Youth with superior IQ are distinguished by how fast the thinking part of their brains thickens and thins as they grow up, researchers at the National Institutes of Health's (NIH) National Institute of Mental Health (NIMH) have discovered. Magnetic resonance imaging (MRI) scans showed that their brain's outer mantle, or cortex, thickens more rapidly during childhood, reaching its peak later than in their peers — perhaps reflecting a longer developmental window for high-level thinking circuitry. It also thins faster during the late teens, likely due to the withering of unused neural connections as the brain streamlines its operations. Drs. Philip Shaw, Judith Rapoport, Jay Giedd and colleagues at NIMH and McGill University report on their findings in the March 30, 2006 issue of Nature.
"Studies of brains have taught us that people with higher IQs do not have larger brains. Thanks to brain imaging technology, we can now see that the difference may be in the way the brain develops," said NIH Director Elias A. Zerhouni, M.D.

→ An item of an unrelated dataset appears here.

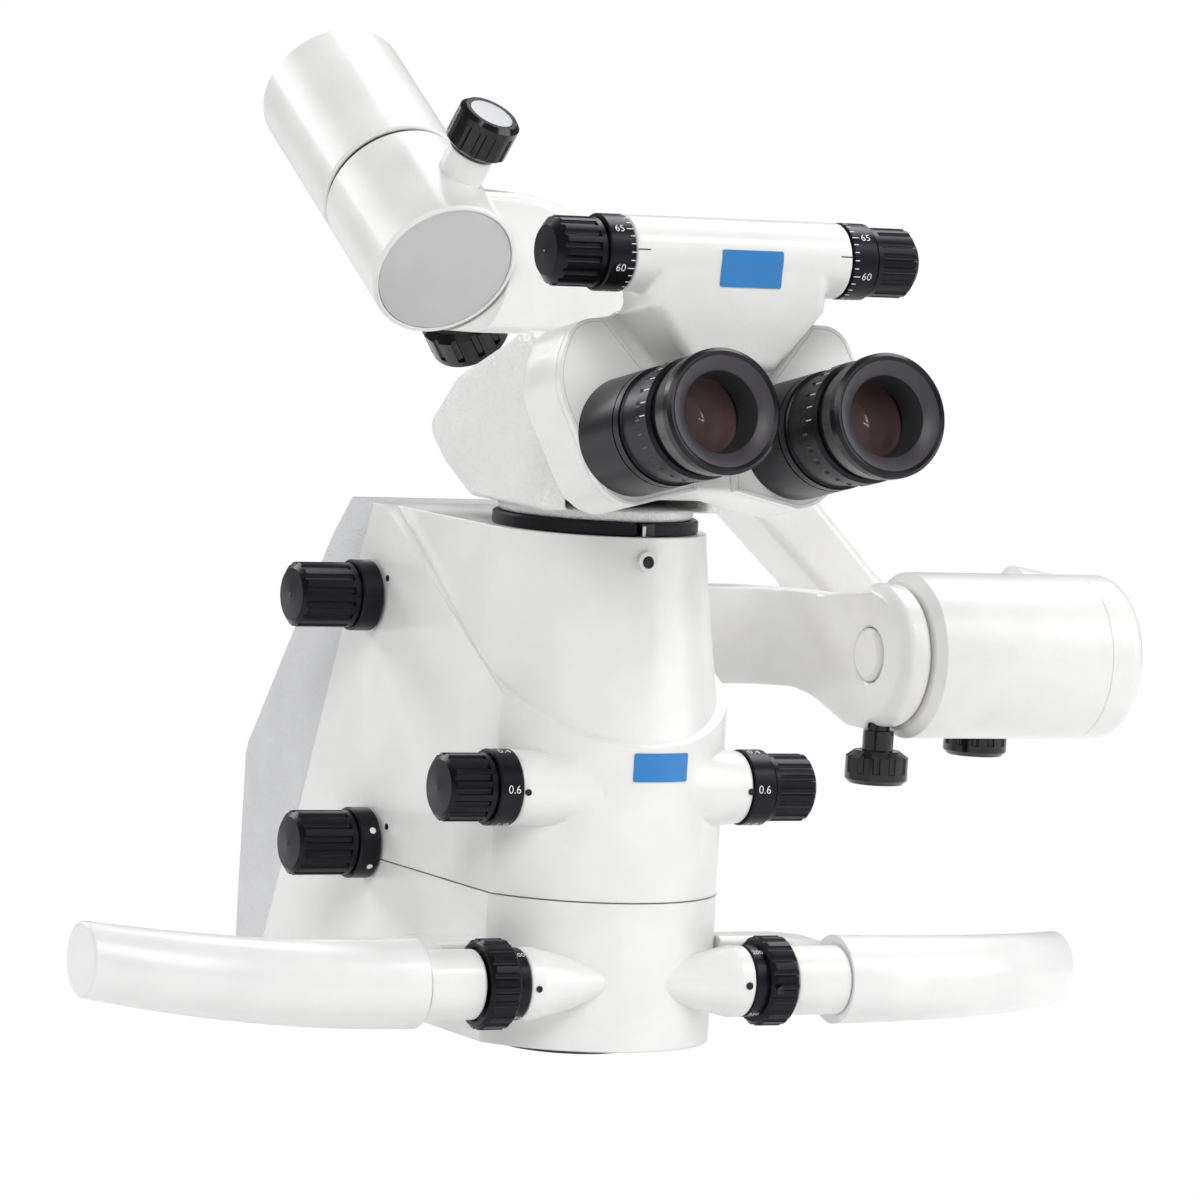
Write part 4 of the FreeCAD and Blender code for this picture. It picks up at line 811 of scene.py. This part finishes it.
@dataclass
class BlankPlates:
    """Two plain blue plates that follow the surface under them.

    Args:
        rows: Name, middle (X and Z), width, height, CAD node under it and body, in millimetres.
        start_y: Depth from which the flat plates are pressed back, in metres.
        fields: Into how many fields a plate is cut along its width and its height.
    """

    rows: tuple = (
        ("block_plate", 2.4, 275.6, 23.2, 12.4, "binocular_head", "binocular"),
        ("body_plate", 4.5, 102.8, 21.6, 9.8, "upper_housing", "head"),
    )
    start_y: float = -0.12
    fields: tuple[int, int] = (12, 8)

    def build(self, frame: dict) -> list[bpy.types.Object]:
        """Build both plates.


        Returns:
            The pieces.
        """
        made = []
        for name, x, z, width, high, node, body in self.rows:
            alone()
            bpy.ops.mesh.primitive_plane_add(
                size=1.0, location=(x * MM, self.start_y, z * MM), rotation=(math.pi / 2.0, 0.0, 0.0)
            )
            piece = bpy.context.object
            piece.name = name
            piece.scale = (width * MM, high * MM, 1.0)
            settle(piece)
            pick(piece, lambda face: True)
            bpy.ops.mesh.bevel(affect="VERTICES", offset=0.7 * MM, segments=3)
            across, up = self.fields
            for part in range(1, across):
                bpy.ops.mesh.select_all(action="SELECT")
                where = (x + width * (part / across - 0.5)) * MM
                bpy.ops.mesh.bisect(plane_co=(where, 0.0, 0.0), plane_no=(1.0, 0.0, 0.0))
            for part in range(1, up):
                bpy.ops.mesh.select_all(action="SELECT")
                where = (z + high * (part / up - 0.5)) * MM
                bpy.ops.mesh.bisect(plane_co=(0.0, 0.0, where), plane_no=(0.0, 0.0, 1.0))
            bpy.ops.object.mode_set(mode="OBJECT")
            lay = piece.modifiers.new("lay", "SHRINKWRAP")
            lay.target = frame["nodes"][node]
            lay.wrap_method = "PROJECT"
            lay.use_project_x = False
            lay.use_project_y = True
            lay.use_positive_direction = True
            lay.offset = 0.02 * MM
            bpy.ops.object.modifier_apply(modifier=lay.name)
            sheet = piece.modifiers.new("sheet", "SOLIDIFY")
            sheet.thickness = 0.3 * MM
            sheet.offset = 1.0
            bpy.ops.object.modifier_apply(modifier=sheet.name)
            made.append(dress(piece, PLATE, body))
        return made


@dataclass
class Eyepieces:
    """Dioptre marks, eyecup lips and the fine edge lines of the eyepiece carriers.

    Args:
        eye_half: Distance of an eyepiece from the middle, in millimetres.
        ring: Radius of the dioptre ring, in millimetres.
        marks_fore: Distance of the marks along the axis from the head, in millimetres.
        lip: Inner and outer end of the lip, then its radius at each, in millimetres.
        baffle: The same for the dark wall between the lip and the lens.
    """

    eye_half: float = 31.2
    ring: float = 20.6
    marks_fore: float = 47.2
    lip: tuple = ((62.6, 65.2), (14.0, 18.8))
    baffle: tuple = ((51.6, 62.5), (12.6, 14.2))

    def build(self, frame: dict) -> list[bpy.types.Object]:
        """Build the small pieces of both eyepieces.


        Returns:
            The pieces.
        """
        made = []
        for sign, side in ((-1, "left"), (1, "right")):
            axis_foot = LOOK_ROOT + X_AXIS * (sign * self.eye_half)
            made.append(dress(self._dioptre(axis_foot, side), INK, f"dioptre_{side}"))
            lip = self._funnel(f"eyecup_lip_{side}", axis_foot, *self.lip)
            made.append(dress(lip, LIP, f"cup_{side}"))
            baffle = self._funnel(f"eyecup_baffle_{side}", axis_foot, *self.baffle)
            made.append(dress(baffle, INNER, f"cup_{side}"))
            made.append(dress(self._edge(frame["nodes"][f"eye_carrier_{side}"], side), EDGE, f"eyepiece_{side}"))
        return made

    def _dioptre(self, foot: Vector, side: str) -> bpy.types.Object:
        """Ticks over the top half of the ring, between a plus and a minus."""
        parts = []
        for step in range(7):
            for sign in (-1, 1):
                parts.append(stroke(3.3, 0.34, 0.0, at_angle(self.ring, sign * (14.0 + 12.5 * step))))
        parts.append(stroke(1.7, 0.34, 0.0, at_angle(self.ring, -4.6)))
        parts.append(stroke(0.34, 1.7, 0.0, at_angle(self.ring, -4.6)))
        parts.append(spot(0.42, 0.0, at_angle(self.ring, 0.6)))
        parts.append(stroke(0.34, 1.7, 0.0, at_angle(self.ring, 5.8)))
        rim = Rim(foot + LOOK * self.marks_fore, LOOK, LOOK_UP, self.ring)
        return rim.wrap(together(parts, f"dioptre_marks_{side}"))

    def _funnel(
        self, name: str, foot: Vector, fore: tuple[float, float], radii: tuple[float, float]
    ) -> bpy.types.Object:
        """Model a thin round funnel that looks out of the eyecup.

        Args:
            name: Name of the piece.
            foot: Point on the axis, at the head.
            fore: Distance of the inner and the outer end.
            radii: Radius at the inner and the outer end.

        Returns:
            The funnel with its wall.
        """
        alone()
        bpy.ops.mesh.primitive_cone_add(
            vertices=72, radius1=radii[0] * MM, radius2=radii[1] * MM, depth=(fore[1] - fore[0]) * MM,
            end_fill_type="NOTHING", location=(foot + LOOK * (sum(fore) / 2.0)) * MM, rotation=turned_to(LOOK),
        )
        piece = bpy.context.object
        piece.name = name
        settle(piece)
        pick(piece, lambda face: True)
        bpy.ops.mesh.normals_make_consistent(inside=False)
        bpy.ops.object.mode_set(mode="OBJECT")
        for kind, amount in (("SOLIDIFY", 0.7), ("BEVEL", 0.2)):
            step = piece.modifiers.new(kind.lower(), kind)
            if kind == "SOLIDIFY":
                step.thickness = amount * MM
                step.offset = 1.0
            else:
                step.width = amount * MM
                step.segments = 2
            bpy.ops.object.modifier_apply(modifier=step.name)
        return piece

    def _edge(self, node: bpy.types.Object, side: str) -> bpy.types.Object:
        """Fine raised line just inside the outline of a carrier plate."""
        piece = copy_of(node, f"carrier_edge_{side}")
        front = max(LOOK.dot(v.co) for v in piece.data.vertices if abs(v.co.x) > 0.0535)
        pick(piece, lambda face: not (face.normal.dot(LOOK) > 0.999 and abs(LOOK.dot(face.center) - front) < 0.0002))
        bpy.ops.mesh.delete(type="FACE")
        bpy.ops.mesh.select_all(action="SELECT")
        bpy.ops.mesh.dissolve_limited(angle_limit=math.radians(0.5))
        bpy.ops.mesh.select_all(action="SELECT")
        bpy.ops.mesh.inset(thickness=1.0 * MM)
        bpy.ops.mesh.select_all(action="INVERT")
        bpy.ops.mesh.delete(type="FACE")
        bpy.ops.mesh.select_all(action="SELECT")
        bpy.ops.mesh.inset(thickness=0.35 * MM)
        bpy.ops.mesh.delete(type="FACE")
        bpy.ops.mesh.select_all(action="SELECT")
        bpy.ops.mesh.extrude_region_move(TRANSFORM_OT_translate={"value": tuple(LOOK * 0.15 * MM)})
        bpy.ops.mesh.select_all(action="SELECT")
        bpy.ops.mesh.normals_make_consistent(inside=False)
        bpy.ops.object.mode_set(mode="OBJECT")
        return piece


@dataclass
class RingIndex:
    """Dark strips of painted shade for the notch, and a white tooth, on the front of the turning ring.

    Args:
        radius: Radius of the ring, in millimetres.
        middle: Height of its middle, in millimetres.
        high: Height of the notch, in millimetres.
    """

    radius: float = 35.6
    middle: float = 182.3
    high: float = 4.2

    def build(self, frame: dict) -> list[bpy.types.Object]:
        """Build the notch and its tooth.


        Returns:
            The pieces.
        """
        rim = Rim(Vector((0.0, 0.0, self.middle)), UPRIGHT, TO_FRONT, self.radius, around=True)
        # painted shade: dark strips stand proud where the recess of the notch would be
        notch = rim.wrap(together([stroke(1.25, self.high, n * 1.25, 0.0, 0.1) for n in range(4)], "ring_notch_painted_shade"))
        tooth = rim.wrap(together([stroke(1.1, self.high * 0.8, 0.1, -0.3, 0.45)], "ring_tooth"))
        return [dress(notch, SEAM_AND_SHADE, "binocular_turn"), dress(tooth, INK, "binocular_turn")]


@dataclass
class SoftCastings:
    """Cast shells whose edges are rounded further than the CAD model has them.

    Args:
        rows: CAD node, its body, grain of the rounding in millimetres, passes and finish.
        cheek_start: Distance from the middle beyond which the base is rounded strongly, in millimetres.
        cheek_foot: Height at which that rounding starts, in millimetres.
        cheek_fade: Height over which it grows to its full strength, in millimetres.
        hinge: Depth and height of the hinge axis, in millimetres.
    """

    rows: tuple = (
        ("binocular_base", "binocular_turn", 0.75, 8, HIDE),
        ("tilt_bracket", "head", 0.9, 8, PAINT),
        ("binocular_head", "binocular", 0.75, 5, PAINT),
    )
    cheek_start: float = 26.5
    cheek_foot: float = 191.0
    cheek_fade: float = 5.0
    hinge: tuple[float, float] = (0.0, 214.0)

    def build(self, frame: dict) -> list[bpy.types.Object]:
        """Build a rounded shell for each row, in place of its CAD node.


        Returns:
            The pieces.
        """
        made = []
        for name, body, grain, passes, finish in self.rows:
            node = frame["nodes"][name]
            piece = copy_of(node, f"{name}_shell")
            if finish is HIDE:
                self._close_hinge(piece)
            skin = piece.modifiers.new("skin", "REMESH")
            skin.mode = "VOXEL"
            skin.voxel_size = grain * MM
            bpy.ops.object.modifier_apply(modifier=skin.name)
            ease = piece.modifiers.new("ease", "SMOOTH")
            ease.factor = 0.5
            ease.iterations = passes
            bpy.ops.object.modifier_apply(modifier=ease.name)
            if finish is HIDE:
                self._round_cheeks(piece)
            dress(piece, finish, body)
            alone(piece)
            bpy.ops.object.shade_smooth()
            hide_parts(name)
            made.append(piece)
        return made

    def _close_hinge(self, piece: bpy.types.Object) -> None:
        """Close the outer ends of the hinge bores, which are blind on the outside.

        Args:
            piece: Copy of the base.
        """
        plugs = []
        for sign in (-1, 1):
            alone()
            bpy.ops.mesh.primitive_cylinder_add(
                vertices=48, radius=6.2 * MM, depth=3.6 * MM, rotation=(0.0, math.pi / 2.0, 0.0),
                location=(sign * 35.1 * MM, self.hinge[0] * MM, self.hinge[1] * MM),
            )
            plugs.append(settle(bpy.context.object))
        together([piece, *plugs], piece.name)

    def _round_cheeks(self, piece: bpy.types.Object) -> None:
        """Round the two cheeks of the base far more than the rest of it.

        Args:
            piece: Shell of the base.
        """
        cheeks = piece.vertex_groups.new(name="cheeks")
        for vertex in piece.data.vertices:
            x, _, z = vertex.co / MM
            weight = min(1.0, max(0.0, (z - self.cheek_foot) / self.cheek_fade))
            if weight > 0.0 and abs(x) > self.cheek_start:
                cheeks.add([vertex.index], weight, "REPLACE")
        ease = piece.modifiers.new("cheek_ease", "SMOOTH")
        ease.factor = 0.5
        ease.iterations = 70
        ease.vertex_group = cheeks.name
        bpy.ops.object.modifier_apply(modifier=ease.name)


@dataclass
class UpperShell:
    """Upper housing with its flanks flush where the neck runs into them.

    Args:
        half: Half width of the body.
        low: Height of the foot of the neck.
        high: Height up to which the neck stands out of the flank.
        neck_front: Depth before which the neck is left as it is.
        tip: Distance of the tips of the knob bosses from the middle.
        tip_low: Height of the foot of those bosses.
        tip_high: Height of their top.
        nose_y: Depth before which their tips stand out of the front.
        nose_r: Radius of the rounded front.
        nose_back: How far the middle of that radius lies before the light path.
    """

    half: float = 44.0
    low: float = 109.0
    high: float = 136.0
    neck_front: float = -21.0
    tip: float = 16.0
    tip_low: float = 80.0
    tip_high: float = 108.0
    nose_y: float = -44.0
    nose_r: float = 48.0
    nose_back: float = 3.0

    def build(self, frame: dict) -> list[bpy.types.Object]:
        """Build the shell in place of its CAD node.


        Returns:
            The piece.
        """
        piece = copy_of(frame["nodes"]["upper_housing"], "upper_housing_shell")
        limit = self.half * MM
        front = -(self.nose_back + math.sqrt(self.nose_r**2 - self.tip**2)) * MM
        for vertex in piece.data.vertices:
            x, y, z = vertex.co
            if abs(x) > limit and y > self.neck_front * MM and self.low * MM < z < self.high * MM:
                vertex.co.x = math.copysign(limit, x)
            at_tip = abs(abs(x) - self.tip * MM) < 0.1 * MM and self.tip_low * MM < z < self.tip_high * MM
            if at_tip and y < self.nose_y * MM:
                vertex.co.y = max(y, front)
        pick(piece, lambda face: True)
        bpy.ops.mesh.remove_doubles(threshold=0.000005)
        bpy.ops.mesh.dissolve_degenerate(threshold=0.000005)
        bpy.ops.object.mode_set(mode="OBJECT")
        dress(piece, PAINT, "head")
        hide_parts("upper_housing")
        return [piece]


def main() -> None:
    """Build the looks on top of the CAD frame."""
    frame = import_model()
    bpy.context.scene.view_settings.view_transform = "Standard"
    lay_finishes(frame)
    groups = (
        UpperShell(), SoftCastings(), Dials(), Screws(), LockInlays(), BlankPlates(), Eyepieces(), RingIndex(),
    )
    for group in groups:
        for piece in group.build(frame):
            log.info("%s: %d faces", piece.name, len(piece.data.polygons))
    Studio().build()


if __name__ == "__main__":
    main()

While most previous MRI studies of brain development compared data from different children at different ages, the NIMH study sought to control for individual variation in brain structure by following the same 307 children and teens, ages 5-19, as they grew up. Most were scanned two or more times, at two-year intervals. The resulting scans were divided into three equal groups and analyzed based on IQ test scores: superior (121-145), high (109-120), and average (83-108).
The researchers found that the relationship between cortex thickness and IQ varied with age, particularly in the prefrontal cortex, seat of abstract reasoning, planning, and other "executive" functions. The smartest 7-year-olds tended to start out with a relatively thinner cortex that thickened rapidly, peaking by age 11 or 12 before thinning. In their peers with average IQ, an initially thicker cortex peaked by age 8, with gradual thinning thereafter. Those in the high range showed an intermediate trajectory (see below). While the cortex was thinning in all groups by the teen years, the superior group showed the highest rates of change.
"Brainy children are not cleverer solely by virtue of having more or less gray matter at any one age," explained Rapoport. "Rather, IQ is related to the dynamics of cortex maturation."
The observed differences are consistent with findings from functional magnetic resonance imaging, showing that levels of activation in prefrontal areas correlates with IQ, note the researchers. They suggest that the prolonged thickening of prefrontal cortex in children with superior IQs might reflect an "extended critical period for development of high-level cognitive circuits." Although it's not known for certain what underlies the thinning phase, evidence suggests it likely reflects "use-it-or-lose-it" pruning of brain cells, neurons, and their connections as the brain matures and becomes more efficient during the teen years.
"People with very agile minds tend to have a very agile cortex," said Shaw. The NIMH researchers are following-up with a search for gene variants that might be linked to the newly discovered trajectories. However, Shaw notes mounting evidence suggesting that the effects of genes often depends on interactions with environmental events, so the determinants of intelligence will likely prove to be a very complex mix of nature and nurture.
Also participating in the study were Drs. Dede Greenstein, Liv Clasen, Rhoshel Lenroot, and Nitin Gogtay, Child Psychiatry Branch, NIMH; and Drs. Jason Lerch and Alan Evans, Montreal Neurological Institute, McGill University.